SHORT PROBLEM. Using the listing below, copy exactly the lines from the one containing "panel = box((FRONT_POST_X" to the one containing "cad_parts[obj.name] = obj", both lines included, and no others.

----

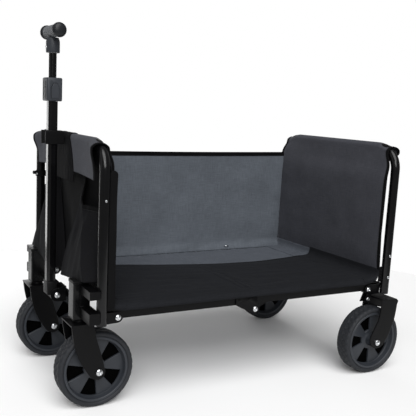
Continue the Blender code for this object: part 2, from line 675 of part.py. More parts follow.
for side_name, side in SIDES:
    caster_housing(side_name, side)
    rail_bracket(f"front_rail_bracket_{side_name}", FRONT_POST_X, front_pin_x, side)
    rail_bracket(f"rear_rail_bracket_{side_name}", REAR_POST_X, rear_pin_x, side, rear_fold, gusset=True)
    hinge_pin(f"front_rail_pin_{side_name}", front_pin_x, HINGE_Z, side)
    hinge_pin(f"rear_rail_pin_{side_name}", rear_pin_x, HINGE_Z, side, rear_fold)
    hinge_pin(f"middle_hinge_pin_{side_name}", MIDDLE_X, MIDDLE_PIN_Z, side, front_fold)
    side_rail(f"front_side_rail_{side_name}", front_pin_x - RAIL_OVERHANG, MIDDLE_X - 0.0006, front_pin_x,
              side, True, front_fold)
    side_rail(f"rear_side_rail_{side_name}", rear_pin_x + RAIL_OVERHANG, MIDDLE_X + 0.0006, rear_pin_x,
              side, False, middle_fold)

    caster_axle = (CASTER_X + CASTER_TRAIL, side * CASTER_Y, WHEEL_R)
    swivel = pivot_at(f"caster_swivel_{side_name}", (CASTER_X, side * CASTER_Y, FORK_TOP_Z))
    wheel_set(f"caster_{side_name}", caster_axle, (CASTER_X - 0.030, CASTER_X + 0.020), swivel,
              stem=(CASTER_X, side * CASTER_Y), phase=math.radians(41.5))
    rear_axle = (REAR_WHEEL_X, side * REAR_WHEEL_Y, WHEEL_R)
    wheel_set(f"rear_{side_name}", rear_axle, (REAR_POST_X - 0.036, REAR_POST_X + 0.0155), rear_fold,
              phase=math.radians(38.0))

cross_tube("front_cross_tube", MIDDLE_X - CROSS_TUBE_OFFSET, front_fold)
cross_tube("rear_cross_tube", MIDDLE_X + CROSS_TUBE_OFFSET, middle_fold)

floor_top = FLOOR_Z + FLOOR_T
fold_low, fold_high = floor_top + GAP, floor_top + GAP + FOLDED_T
halves = (("front", front_fold, front_pin_x + BOARD_END_GAP, MIDDLE_X - 0.0006),
          ("rear", middle_fold, MIDDLE_X + 0.0006, rear_pin_x - BOARD_END_GAP))
for half, pivot, low_x, high_x in halves:
    board = box((low_x, -FLOOR_HALF_Y, FLOOR_Z), (high_x, FLOOR_HALF_Y, floor_top))
    finish(board, f"{half}_floor_board", "grey_fabric", pivot)
    folded = box((low_x, -FLOOR_HALF_Y, fold_low), (high_x, FOLDED_FAR_Y, fold_high))
    finish(folded, f"{half}_near_panel", "black_fabric", pivot)

panel = box((FRONT_POST_X + SIDE_PANEL_CLEAR[0], SIDE_PANEL_Y - SIDE_PANEL_T / 2, floor_top + GAP),
            (REAR_POST_X - SIDE_PANEL_CLEAR[1], SIDE_PANEL_Y + SIDE_PANEL_T / 2, SIDE_PANEL_TOP_Z))
finish(panel, "far_side_panel", "grey_fabric")

handle(tilt_axis, slide_axis, press_axis)
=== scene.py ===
import json
import math

import bmesh
import bpy
import numpy as np
from mathutils import Matrix, Vector

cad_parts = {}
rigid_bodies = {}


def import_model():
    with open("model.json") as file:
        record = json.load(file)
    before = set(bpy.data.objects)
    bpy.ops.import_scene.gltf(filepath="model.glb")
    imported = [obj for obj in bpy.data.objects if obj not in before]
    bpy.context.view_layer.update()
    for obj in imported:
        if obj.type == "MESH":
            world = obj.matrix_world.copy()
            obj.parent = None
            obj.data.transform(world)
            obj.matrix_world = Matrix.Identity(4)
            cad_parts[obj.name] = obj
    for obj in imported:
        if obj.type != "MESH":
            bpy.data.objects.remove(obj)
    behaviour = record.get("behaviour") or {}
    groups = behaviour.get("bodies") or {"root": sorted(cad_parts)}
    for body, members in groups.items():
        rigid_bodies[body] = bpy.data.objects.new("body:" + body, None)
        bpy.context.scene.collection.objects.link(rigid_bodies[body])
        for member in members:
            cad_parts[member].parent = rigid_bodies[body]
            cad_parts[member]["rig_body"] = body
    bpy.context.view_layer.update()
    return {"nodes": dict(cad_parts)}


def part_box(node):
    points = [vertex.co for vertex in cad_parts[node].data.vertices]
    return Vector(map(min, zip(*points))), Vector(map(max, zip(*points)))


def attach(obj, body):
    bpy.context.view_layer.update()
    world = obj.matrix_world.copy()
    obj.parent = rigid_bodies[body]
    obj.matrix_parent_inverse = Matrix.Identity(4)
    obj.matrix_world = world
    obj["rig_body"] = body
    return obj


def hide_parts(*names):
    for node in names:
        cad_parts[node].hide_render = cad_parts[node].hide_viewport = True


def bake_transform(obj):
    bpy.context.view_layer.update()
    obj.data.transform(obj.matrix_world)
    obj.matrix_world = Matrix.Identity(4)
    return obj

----

SOLUTION TO THE PROBLEM.
panel = box((FRONT_POST_X + SIDE_PANEL_CLEAR[0], SIDE_PANEL_Y - SIDE_PANEL_T / 2, floor_top + GAP),
            (REAR_POST_X - SIDE_PANEL_CLEAR[1], SIDE_PANEL_Y + SIDE_PANEL_T / 2, SIDE_PANEL_TOP_Z))
finish(panel, "far_side_panel", "grey_fabric")

handle(tilt_axis, slide_axis, press_axis)
=== scene.py ===
import json
import math

import bmesh
import bpy
import numpy as np
from mathutils import Matrix, Vector

cad_parts = {}
rigid_bodies = {}


def import_model():
    with open("model.json") as file:
        record = json.load(file)
    before = set(bpy.data.objects)
    bpy.ops.import_scene.gltf(filepath="model.glb")
    imported = [obj for obj in bpy.data.objects if obj not in before]
    bpy.context.view_layer.update()
    for obj in imported:
        if obj.type == "MESH":
            world = obj.matrix_world.copy()
            obj.parent = None
            obj.data.transform(world)
            obj.matrix_world = Matrix.Identity(4)
            cad_parts[obj.name] = obj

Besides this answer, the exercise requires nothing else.